> Given data:

* * *

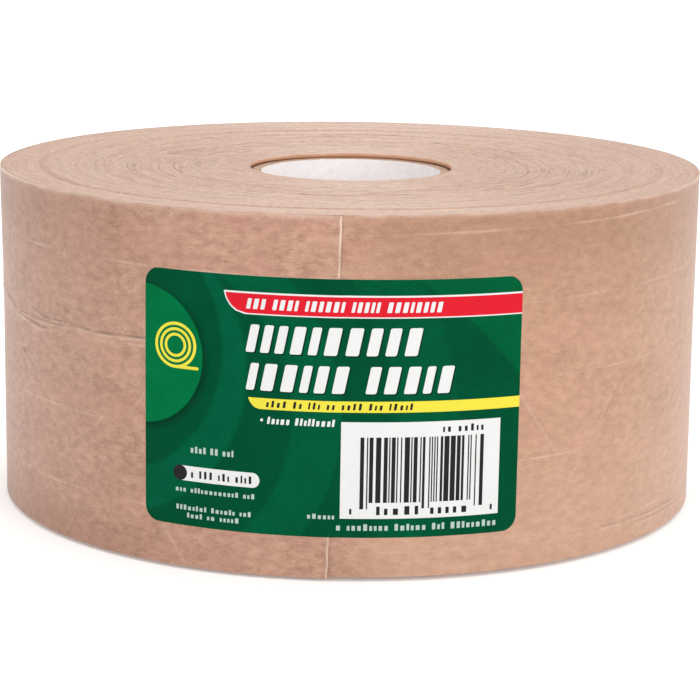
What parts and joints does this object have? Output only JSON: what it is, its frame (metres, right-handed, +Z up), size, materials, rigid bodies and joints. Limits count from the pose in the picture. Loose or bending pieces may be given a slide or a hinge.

* * *

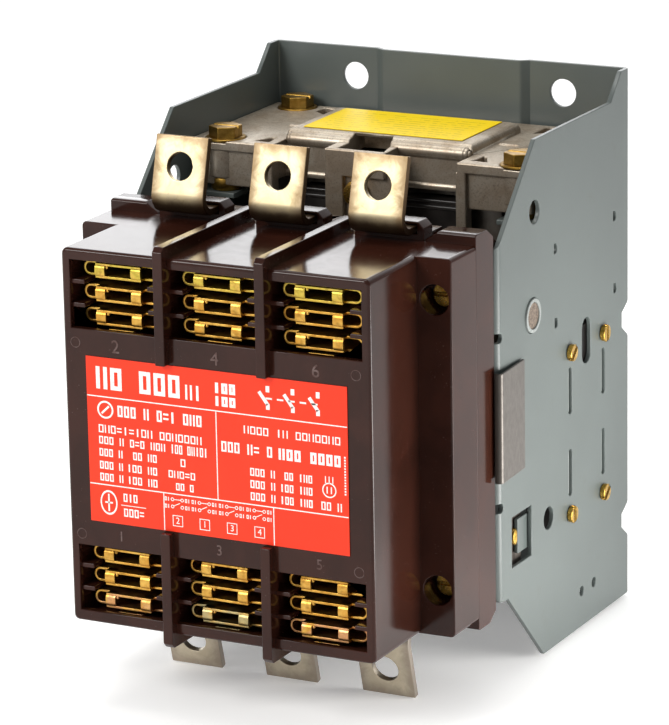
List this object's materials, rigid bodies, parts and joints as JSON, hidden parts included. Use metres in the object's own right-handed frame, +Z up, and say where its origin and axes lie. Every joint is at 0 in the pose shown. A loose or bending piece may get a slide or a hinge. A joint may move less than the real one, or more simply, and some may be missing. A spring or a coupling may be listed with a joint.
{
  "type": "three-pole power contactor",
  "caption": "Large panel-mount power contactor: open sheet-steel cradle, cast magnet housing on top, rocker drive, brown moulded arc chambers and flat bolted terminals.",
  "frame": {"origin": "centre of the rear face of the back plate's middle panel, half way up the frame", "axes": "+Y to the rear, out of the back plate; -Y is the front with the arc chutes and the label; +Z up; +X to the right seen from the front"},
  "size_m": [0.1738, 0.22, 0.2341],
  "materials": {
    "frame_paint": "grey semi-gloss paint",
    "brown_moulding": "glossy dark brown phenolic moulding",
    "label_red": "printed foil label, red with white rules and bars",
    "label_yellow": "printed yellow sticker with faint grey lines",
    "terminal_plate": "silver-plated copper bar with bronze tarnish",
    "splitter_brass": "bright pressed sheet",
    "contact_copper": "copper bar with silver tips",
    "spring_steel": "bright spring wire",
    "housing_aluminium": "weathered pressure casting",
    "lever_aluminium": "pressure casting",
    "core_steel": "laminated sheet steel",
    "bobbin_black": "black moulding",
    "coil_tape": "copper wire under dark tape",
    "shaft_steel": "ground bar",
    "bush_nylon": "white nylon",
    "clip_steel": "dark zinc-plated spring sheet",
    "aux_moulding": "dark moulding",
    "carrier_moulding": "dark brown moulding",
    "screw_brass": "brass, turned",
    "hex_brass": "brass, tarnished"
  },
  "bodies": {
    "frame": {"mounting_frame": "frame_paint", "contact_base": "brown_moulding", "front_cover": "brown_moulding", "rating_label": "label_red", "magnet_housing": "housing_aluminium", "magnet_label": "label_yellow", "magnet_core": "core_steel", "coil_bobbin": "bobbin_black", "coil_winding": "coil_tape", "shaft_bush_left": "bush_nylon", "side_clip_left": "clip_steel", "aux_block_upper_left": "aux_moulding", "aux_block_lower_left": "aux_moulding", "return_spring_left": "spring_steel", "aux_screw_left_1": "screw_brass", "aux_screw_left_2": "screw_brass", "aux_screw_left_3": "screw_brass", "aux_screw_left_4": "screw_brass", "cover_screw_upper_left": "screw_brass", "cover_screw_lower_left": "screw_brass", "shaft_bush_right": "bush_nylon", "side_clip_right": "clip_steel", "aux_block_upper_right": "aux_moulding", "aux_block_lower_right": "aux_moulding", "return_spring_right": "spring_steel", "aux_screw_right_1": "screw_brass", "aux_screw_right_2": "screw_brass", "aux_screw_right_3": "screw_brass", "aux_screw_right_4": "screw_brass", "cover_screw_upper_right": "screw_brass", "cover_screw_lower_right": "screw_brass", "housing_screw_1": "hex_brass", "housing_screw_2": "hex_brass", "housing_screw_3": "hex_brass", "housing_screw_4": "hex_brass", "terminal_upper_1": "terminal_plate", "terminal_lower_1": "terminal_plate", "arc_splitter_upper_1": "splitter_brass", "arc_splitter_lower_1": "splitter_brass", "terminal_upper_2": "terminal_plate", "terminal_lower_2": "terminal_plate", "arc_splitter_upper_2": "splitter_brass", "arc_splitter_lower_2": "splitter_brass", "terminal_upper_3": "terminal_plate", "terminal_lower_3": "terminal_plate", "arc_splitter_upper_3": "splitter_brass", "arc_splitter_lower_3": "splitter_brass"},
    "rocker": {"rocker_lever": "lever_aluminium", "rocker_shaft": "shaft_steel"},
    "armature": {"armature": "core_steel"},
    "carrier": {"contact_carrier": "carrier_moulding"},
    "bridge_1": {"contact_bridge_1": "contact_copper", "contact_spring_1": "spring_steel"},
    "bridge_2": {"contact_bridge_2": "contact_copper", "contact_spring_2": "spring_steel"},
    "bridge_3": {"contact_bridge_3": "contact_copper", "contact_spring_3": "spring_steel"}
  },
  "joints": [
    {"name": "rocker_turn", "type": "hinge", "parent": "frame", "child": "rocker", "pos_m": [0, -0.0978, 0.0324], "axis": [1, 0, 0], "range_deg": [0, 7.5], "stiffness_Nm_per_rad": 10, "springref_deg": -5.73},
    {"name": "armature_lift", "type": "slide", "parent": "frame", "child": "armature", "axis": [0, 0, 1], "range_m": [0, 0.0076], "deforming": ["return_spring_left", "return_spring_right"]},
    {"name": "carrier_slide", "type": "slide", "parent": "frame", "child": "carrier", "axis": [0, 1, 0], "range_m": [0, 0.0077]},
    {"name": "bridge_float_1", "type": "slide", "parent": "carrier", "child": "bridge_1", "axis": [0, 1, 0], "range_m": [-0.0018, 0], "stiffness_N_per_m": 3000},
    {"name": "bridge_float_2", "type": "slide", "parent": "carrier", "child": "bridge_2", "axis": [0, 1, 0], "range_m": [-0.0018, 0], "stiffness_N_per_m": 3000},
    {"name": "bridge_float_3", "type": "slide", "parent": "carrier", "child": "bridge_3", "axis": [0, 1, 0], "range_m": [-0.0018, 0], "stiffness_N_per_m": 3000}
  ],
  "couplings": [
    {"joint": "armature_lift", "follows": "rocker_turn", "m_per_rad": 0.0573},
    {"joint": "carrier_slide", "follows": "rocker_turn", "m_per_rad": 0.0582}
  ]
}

* * *

> Given request: Look through the data above. Find each line with the string "handed" and copy it.

> Finished task:
What parts and joints does this object have? Output only JSON: what it is, its frame (metres, right-handed, +Z up), size, materials, rigid bodies and joints. Limits count from the pose in the picture. Loose or bending pieces may be given a slide or a hinge.
List this object's materials, rigid bodies, parts and joints as JSON, hidden parts included. Use metres in the object's own right-handed frame, +Z up, and say where its origin and axes lie. Every joint is at 0 in the pose shown. A loose or bending piece may get a slide or a hinge. A joint may move less than the real one, or more simply, and some may be missing. A spring or a coupling may be listed with a joint.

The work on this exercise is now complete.